7. The apparatus of claim 6, wherein the space-time coding block performs space-time coding on the first N-length data stream and the second N-length data stream in parallel according to the number of transmit antennas in response to control information applied from the RNC.

8. The apparatus of claim 7, wherein the delay elements comprise different delay values between transmit antennas within the BS for the N-length multicarrier symbols and comprise identical delay values between transmit antennas with identical sequence numbers between sectors.

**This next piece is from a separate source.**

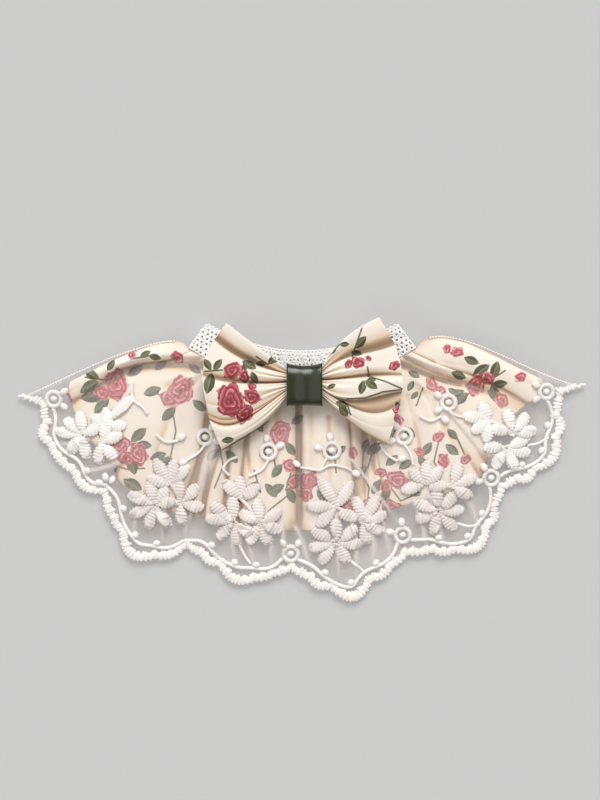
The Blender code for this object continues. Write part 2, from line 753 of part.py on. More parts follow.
def build_knot(material, collection):
    rings = []
    for along, squeeze in ((-1, 0.0), (0, KNOT_WAIST), (1, 0.0)):
        rings.append(knot_ring(BOW_MIDDLE_X + along * KNOT_HALF_WIDTH, 0.0, squeeze))
    for along, squeeze in ((1, 0.0), (0, KNOT_WAIST), (-1, 0.0)):
        rings.append(knot_ring(BOW_MIDDLE_X + along * KNOT_HALF_WIDTH, RIBBON_THICK, squeeze))
    return object_from(loft(rings, closed_rings=False), "bow_knot", material, collection)


def surface_under(made):
    """A lookup of the height of an object's upper side at plan points."""
    mesh = made.data
    tree = BVHTree.FromPolygons([v.co for v in mesh.vertices], [p.vertices for p in mesh.polygons])

    def height(x, y):
        hit = tree.ray_cast(Vector((x, y, ABOVE_ALL)) * MM, Vector((0, 0, -1)))[0]
        return None if hit is None else hit.z / MM

    return height


def drape(bm, height, clear):
    """Lays a mesh, drawn flat over z = 0, on the surface below it."""
    for vertex in bm.verts:
        x, y, z = vertex.co / MM
        ground = height(x, y)
        vertex.co.z = ((BACK_NET_TOP if ground is None else ground) + clear + z) * MM
    return bm


def placed(table_points, place):
    """Motif points moved to a scallop by the three anchors."""
    a, b, c = (np.array(p) for p in MOTIF_ANCHORS)
    first, second, node = (np.array(place[k : k + 2]) for k in (0, 2, 4))
    frame = np.linalg.inv(np.stack([b - a, c - a], axis=1))
    return first + (np.asarray(table_points, float) - a) @ frame.T @ np.stack([second - first, node - first])


def dome(outline_points, centre, rise, shoulder=None):
    """A low raised shape over z = 0: an upright edge, a shoulder ring where it has one, and a crown."""
    edge = np.asarray(outline_points, float)
    middle = np.asarray(centre, float)
    bm = bmesh.new()
    count = len(edge)

    def ring(share, z):
        flat = middle + (edge - middle) * share
        return [bm.verts.new(p) for p in metres(np.concatenate([flat, np.full((count, 1), z)], axis=-1))]

    loops = [ring(1.0, 0.0), ring(1.0, rise * MOTIF_EDGE)]
    if shoulder:
        loops.append(ring(shoulder, rise))
    low, high = (bm.verts.new(metres([(*middle, z)])[0]) for z in (0.0, rise * CROWN))
    for i in range(count):
        j = (i + 1) % count
        for inner, outer in zip(loops, loops[1:]):
            bm.faces.new((inner[i], inner[j], outer[j], outer[i]))
        bm.faces.new((low, loops[0][j], loops[0][i]))
        bm.faces.new((high, loops[-1][i], loops[-1][j]))
    return bm


def flower_outline(x, y, radius, petals, turn):
    points = []
    for k in range(petals * FLOWER_STEPS):
        angle = 2 * math.pi * k / (petals * FLOWER_STEPS)
        reach = PETAL_NOTCH + (1 - PETAL_NOTCH) * abs(math.cos(petals * angle / 2)) ** PETAL_BLUNTNESS
        angle += math.radians(turn)
        points.append((x + radius * reach * math.cos(angle), y + radius * reach * math.sin(angle)))
    return points


def leaf_outline(from_x, from_y, to_x, to_y, width):
    start = np.array([from_x, from_y])
    way = np.array([to_x, to_y]) - start
    side = np.array([-way[1], way[0]]) / np.linalg.norm(way) * width / 2
    return [start + way * t + side * w for t, w in LEAF_SHAPE]


def build_motif(index, place, height, material, collection, cutters):
    """One scallop's flowers, leaves and stem, joined to one piece and laid on the net."""
    shapes = [(flower_outline(*row), row[:2], FLOWER_SHOULDER) for row in FLOWERS]
    for row in LEAVES:
        shapes.append((leaf_outline(*row), ((row[0] + row[2]) / 2, (row[1] + row[3]) / 2), None))
    made = None
    for k, (points, centre, shoulder) in enumerate(shapes):
        bm = dome(placed(points, place), placed(centre, place), MOTIF_RISE - SHAPE_STEP * k, shoulder)
        drape(bm, height, MOTIF_CLEAR + SHAPE_STEP / 4 * k)
        if made is None:
            made = object_from(bm, f"embroidery_{index}", material, collection)
            continue
        other = object_from(bm, f"embroidery_{index}_shape_{k}", material, cutters)
        other.hide_render = True
        other.display_type = "WIRE"
        union = made.modifiers.new(f"join {k}", "BOOLEAN")
        union.operation = "UNION"
        union.object = other
    return made


def build_ring(index, x, y, radius, height, material, collection):
    """A corded ring laid on the net."""
    rings = []
    for k in range(RING_SIDES):
        angle = 2 * math.pi * k / RING_SIDES
        section = []
        for m in range(RING_CORD_SIDES):
            turn = 2 * math.pi * m / RING_CORD_SIDES
            out = radius + RING_CORD * math.cos(turn)
            section.append((x + out * math.cos(angle), y + out * math.sin(angle), RING_CORD * math.sin(turn)))
        rings.append(section)
    bm = drape(loft(rings, closed_rings=False), height, RING_CLEAR + RING_CORD)
    return object_from(bm, f"ring_{index}", material, collection)


def main():
    for existing in list(bpy.data.objects):
        bpy.data.objects.remove(existing)
    collar = new_collection("pet_lace_collar")
    cutters = new_collection("cutters", hidden=True)
    net = new_material("white net", (0.86, 0.84, 0.82), 0.75)
    thread = new_material("white thread", (0.92, 0.90, 0.87), 0.6)
    cotton = new_material("printed cotton", (0.90, 0.82, 0.70), 0.7)
    tape = new_material("crochet tape", (0.90, 0.88, 0.86), 0.8)
    satin = new_material("green satin", (0.035, 0.07, 0.025), 0.35)
    build_lace_back(net, collar)
    build_ruffle_back(cotton, collar)
    build_neckband(tape, collar)
    build_ruffle_front(cotton, collar)
    lace = build_lace_front(net, collar)
    build_bow_back(cotton, collar)
    build_bow(cotton, collar)
    build_knot(satin, collar)
    height = surface_under(lace)
    for index, place in enumerate(MOTIF_PLACES, start=1):
        build_motif(index, place, height, thread, collar, cutters)
    for index, (x, y, radius) in enumerate(RINGS, start=1):
        build_ring(index, x, y, radius, height, thread, collar)


main()
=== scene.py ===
"""Pet lace collar, laid flat and seen from straight above.

The sections follow the collar as it is put together: the hidden back half, the neck tape, the front
ruffle, the lace flounce with its embroidery, then the bow and its knot. Tables and sizes are in
millimetres, and the meshes, sheets, floor and camera in metres. +Y points from the hem to the neck and
+Z up.
"""

import math
from functools import partial

import bpy
import numpy as np
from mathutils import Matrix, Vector
from mathutils.bvhtree import BVHTree


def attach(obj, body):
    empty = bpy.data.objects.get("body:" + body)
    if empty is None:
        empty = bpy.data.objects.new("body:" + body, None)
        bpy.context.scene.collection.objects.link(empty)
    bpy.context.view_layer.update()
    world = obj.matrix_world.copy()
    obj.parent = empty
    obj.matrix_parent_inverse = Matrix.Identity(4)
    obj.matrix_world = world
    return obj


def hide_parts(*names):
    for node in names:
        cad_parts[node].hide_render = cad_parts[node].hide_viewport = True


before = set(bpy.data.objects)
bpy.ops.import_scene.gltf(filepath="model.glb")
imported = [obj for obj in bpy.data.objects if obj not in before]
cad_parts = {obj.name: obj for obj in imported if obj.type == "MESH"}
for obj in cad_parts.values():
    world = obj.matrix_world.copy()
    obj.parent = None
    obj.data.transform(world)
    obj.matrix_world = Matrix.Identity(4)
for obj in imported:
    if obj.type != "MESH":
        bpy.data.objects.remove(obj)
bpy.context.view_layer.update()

# Back half of the lace flounce: white cotton net, cut with a scalloped hem and edged with a machine
# satin-stitched border. It lies flat on the table beneath everything else, and only its edge can show.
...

9. An apparatus for a base station (BS) using block coding and cyclic delay diversity techniques in an orthogonal frequency division multiplexing (OFDM) mobile communication system, the apparatus comprising:

a space-frequency coding block for receiving a first N-length data stream and a second N-length data stream, the space-frequency coding block being configured to sequentially input first N/2-length data and second N/2-length data, combining the two data streams, and output N-length symbol vectors in parallel according to a space-frequency code;

a plurality of inverse transform processors for outputting N-length multicarrier symbols based on a time domain transformation from the N-length symbol vectors, the inverse transform processors corresponding to the number of transmit antennas; and

delay elements for delaying the N-length multicarrier symbols output from the inverse transform processors by designated delay values and outputting the delayed symbols.

10. The apparatus of claim 9, wherein the space-frequency coding block is configured to receive the first N-length data stream and the second N-length data stream according to control information applied from the RNC, perform N/2-length space-frequency block coding on the first and second N-length data streams in parallel according to the number of transmit antennas, and output the N-length symbol vectors.

11. The apparatus of claim 10, wherein the delay elements comprise identical delay values between transmit antennas within the BS for the N-length multicarrier symbols and comprise different delay values between transmit antennas between sectors.